WHAT YOU HAVE TO DO:
In full and without alteration, repeat the material.

PROVIDED DATA:
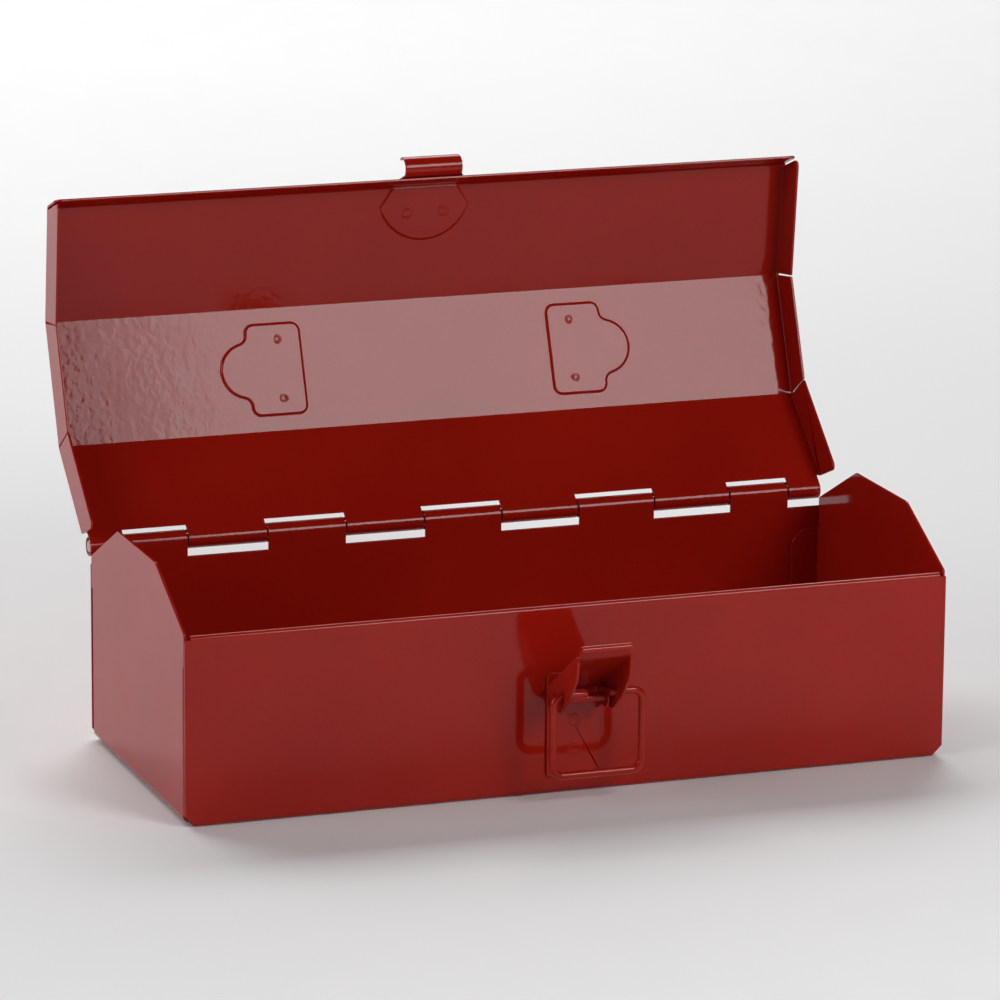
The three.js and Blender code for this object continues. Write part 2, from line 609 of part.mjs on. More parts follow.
function lidShell() {
  const notchEdge = HINGE_Y - BARREL_RADIUS - LID_NOTCH_CLEARANCE;
  let lid = prism('x', sheetSection(lidPath(), SHEET), -LID_HALF_WIDTH, LID_HALF_WIDTH);
  lid = cutKnuckles(lid, 'body', notchEdge, HINGE_Z - BARREL_RADIUS - CUT_OVERRUN);

  // past the hinge the sheet ends where its notches end
  for (const side of [-1, 1]) {
    const inner = side * HALF_WIDTH;
    const outer = side * (LID_HALF_WIDTH + CUT_OVERRUN);
    lid = lid.subtract(box(
      Math.min(inner, outer),
      Math.max(inner, outer),
      notchEdge,
      HINGE_Y + BARREL_RADIUS + CUT_OVERRUN,
      HINGE_Z - BARREL_RADIUS - CUT_OVERRUN,
      HINGE_Z + BARREL_RADIUS + CUT_OVERRUN,
    ));
  }

  // three side flanges at each end, slit apart at the creases and at the skirt
  const frontFold = new THREE.Vector2(LID_FRONT_MID, LID_FRONT_FOLD_Z);
  const creaseFront = new THREE.Vector2(LID_CREASE_FRONT, LID_MID_TOP);
  const creaseBack = new THREE.Vector2(LID_CREASE_BACK, LID_MID_TOP);
  const tail = new THREE.Vector2(
    notchEdge,
    LID_MID_TOP - (notchEdge - LID_CREASE_BACK) * Math.tan(LID_BACK_SLOPE),
  );
  const skirtEnd = {
    at: frontFold,
    inset: (HALF_SHEET + SKIRT_SLIT) / Math.cos(END_SLOPE),
    lean: -END_SLOPE,
    round: LID_FLANGE_ROUND,
  };
  const hingeEnd = { at: tail, inset: 0, lean: -LID_BACK_SLOPE, round: LID_FLANGE_ROUND };
  const frontOutline = flangeOutline(creaseEnd(creaseFront, END_SLOPE), skirtEnd);
  const topOutline = flangeOutline(
    creaseEnd(creaseBack, LID_BACK_SLOPE),
    creaseEnd(creaseFront, END_SLOPE),
  );
  const backOutline = flangeOutline(hingeEnd, creaseEnd(creaseBack, LID_BACK_SLOPE));
  for (const outline of [frontOutline, topOutline, backOutline]) {
    lid = lid.add(prism('x', outline, LID_HALF_WIDTH - SHEET, LID_HALF_WIDTH));
    lid = lid.add(prism('x', outline, -LID_HALF_WIDTH, -LID_HALF_WIDTH + SHEET));
  }

  // seats pressed inwards under the brackets and the catch
  const onTop = new THREE.Matrix4().makeTranslation(0, 0, LID_MID_TOP - HALF_SHEET);
  const onSlope = new THREE.Matrix4().makeTranslation(0, LID_FRONT_MID, LID_FRONT_FOLD_Z)
    .multiply(new THREE.Matrix4().makeRotationX(END_SLOPE))
    .multiply(new THREE.Matrix4().makeTranslation(0, 0, -HALF_SHEET));
  for (const side of [-1, 1]) {
    lid = lid.add(pressedSeat(bracketOutline(side), onTop));
  }
  lid = lid.add(pressedSeat(new THREE.Shape(shieldPoints()), onSlope));

  // round the free corners of the skirt
  for (const side of [-1, 1]) {
    const tip = side * (LID_HALF_WIDTH + CUT_OVERRUN);
    const start = side * (LID_HALF_WIDTH - LID_SKIRT_ROUND);
    const centre = new THREE.Vector2(start, LID_SKIRT_BOTTOM + LID_SKIRT_ROUND);
    const corner = new THREE.Shape([
      ...arcPoints(centre, LID_SKIRT_ROUND, -Math.PI / 2, (side * Math.PI) / 2),
      new THREE.Vector2(tip, LID_SKIRT_BOTTOM + LID_SKIRT_ROUND),
      new THREE.Vector2(tip, LID_SKIRT_BOTTOM - CUT_OVERRUN),
      new THREE.Vector2(start, LID_SKIRT_BOTTOM - CUT_OVERRUN),
    ]);
    const behind = LID_FRONT_MID + HALF_SHEET + SKIRT_SLIT / 2;
    lid = lid.subtract(prism('y', corner, LID_FRONT_MID - CUT_OVERRUN, behind));
  }
  return lid;
}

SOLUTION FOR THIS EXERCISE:
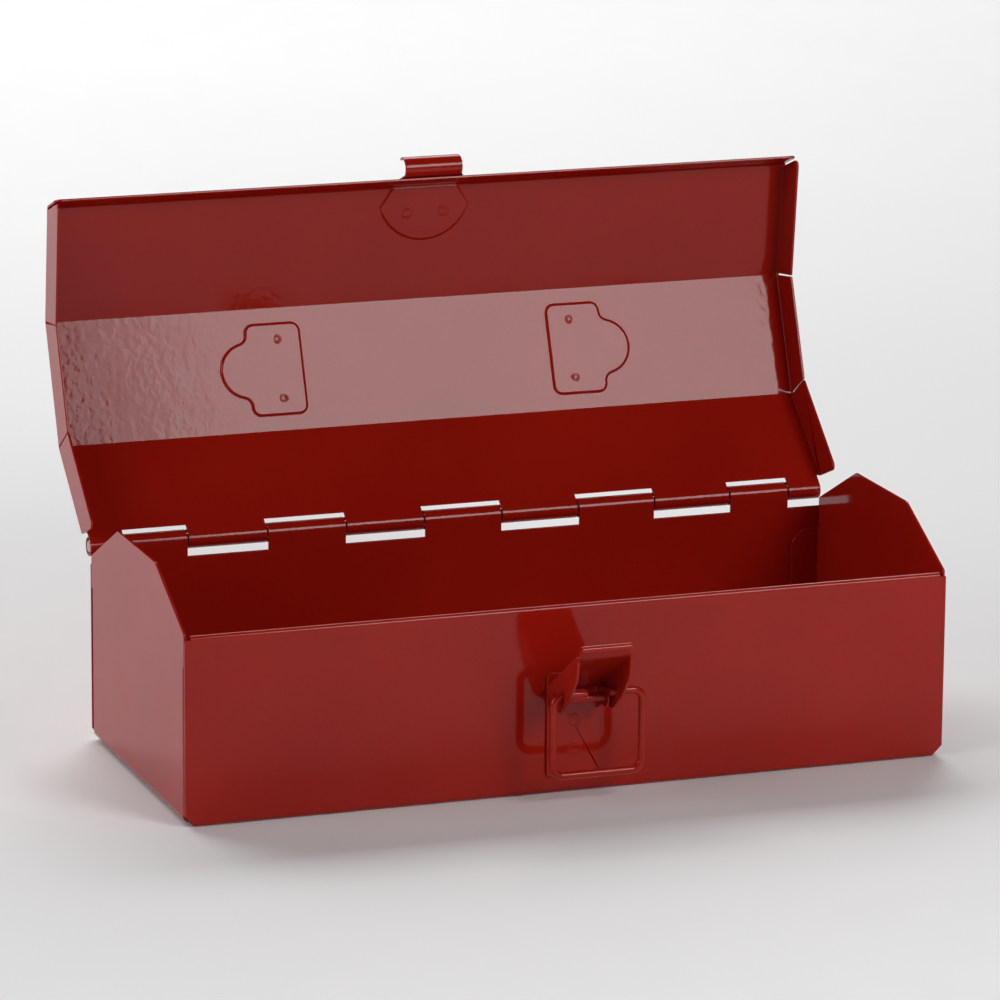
The three.js and Blender code for this object continues. Write part 2, from line 609 of part.mjs on. More parts follow.
function lidShell() {
  const notchEdge = HINGE_Y - BARREL_RADIUS - LID_NOTCH_CLEARANCE;
  let lid = prism('x', sheetSection(lidPath(), SHEET), -LID_HALF_WIDTH, LID_HALF_WIDTH);
  lid = cutKnuckles(lid, 'body', notchEdge, HINGE_Z - BARREL_RADIUS - CUT_OVERRUN);

  // past the hinge the sheet ends where its notches end
  for (const side of [-1, 1]) {
    const inner = side * HALF_WIDTH;
    const outer = side * (LID_HALF_WIDTH + CUT_OVERRUN);
    lid = lid.subtract(box(
      Math.min(inner, outer),
      Math.max(inner, outer),
      notchEdge,
      HINGE_Y + BARREL_RADIUS + CUT_OVERRUN,
      HINGE_Z - BARREL_RADIUS - CUT_OVERRUN,
      HINGE_Z + BARREL_RADIUS + CUT_OVERRUN,
    ));
  }

  // three side flanges at each end, slit apart at the creases and at the skirt
  const frontFold = new THREE.Vector2(LID_FRONT_MID, LID_FRONT_FOLD_Z);
  const creaseFront = new THREE.Vector2(LID_CREASE_FRONT, LID_MID_TOP);
  const creaseBack = new THREE.Vector2(LID_CREASE_BACK, LID_MID_TOP);
  const tail = new THREE.Vector2(
    notchEdge,
    LID_MID_TOP - (notchEdge - LID_CREASE_BACK) * Math.tan(LID_BACK_SLOPE),
  );
  const skirtEnd = {
    at: frontFold,
    inset: (HALF_SHEET + SKIRT_SLIT) / Math.cos(END_SLOPE),
    lean: -END_SLOPE,
    round: LID_FLANGE_ROUND,
  };
  const hingeEnd = { at: tail, inset: 0, lean: -LID_BACK_SLOPE, round: LID_FLANGE_ROUND };
  const frontOutline = flangeOutline(creaseEnd(creaseFront, END_SLOPE), skirtEnd);
  const topOutline = flangeOutline(
    creaseEnd(creaseBack, LID_BACK_SLOPE),
    creaseEnd(creaseFront, END_SLOPE),
  );
  const backOutline = flangeOutline(hingeEnd, creaseEnd(creaseBack, LID_BACK_SLOPE));
  for (const outline of [frontOutline, topOutline, backOutline]) {
    lid = lid.add(prism('x', outline, LID_HALF_WIDTH - SHEET, LID_HALF_WIDTH));
    lid = lid.add(prism('x', outline, -LID_HALF_WIDTH, -LID_HALF_WIDTH + SHEET));
  }

  // seats pressed inwards under the brackets and the catch
  const onTop = new THREE.Matrix4().makeTranslation(0, 0, LID_MID_TOP - HALF_SHEET);
  const onSlope = new THREE.Matrix4().makeTranslation(0, LID_FRONT_MID, LID_FRONT_FOLD_Z)
    .multiply(new THREE.Matrix4().makeRotationX(END_SLOPE))
    .multiply(new THREE.Matrix4().makeTranslation(0, 0, -HALF_SHEET));
  for (const side of [-1, 1]) {
    lid = lid.add(pressedSeat(bracketOutline(side), onTop));
  }
  lid = lid.add(pressedSeat(new THREE.Shape(shieldPoints()), onSlope));

  // round the free corners of the skirt
  for (const side of [-1, 1]) {
    const tip = side * (LID_HALF_WIDTH + CUT_OVERRUN);
    const start = side * (LID_HALF_WIDTH - LID_SKIRT_ROUND);
    const centre = new THREE.Vector2(start, LID_SKIRT_BOTTOM + LID_SKIRT_ROUND);
    const corner = new THREE.Shape([
      ...arcPoints(centre, LID_SKIRT_ROUND, -Math.PI / 2, (side * Math.PI) / 2),
      new THREE.Vector2(tip, LID_SKIRT_BOTTOM + LID_SKIRT_ROUND),
      new THREE.Vector2(tip, LID_SKIRT_BOTTOM - CUT_OVERRUN),
      new THREE.Vector2(start, LID_SKIRT_BOTTOM - CUT_OVERRUN),
    ]);
    const behind = LID_FRONT_MID + HALF_SHEET + SKIRT_SLIT / 2;
    lid = lid.subtract(prism('y', corner, LID_FRONT_MID - CUT_OVERRUN, behind));
  }
  return lid;
}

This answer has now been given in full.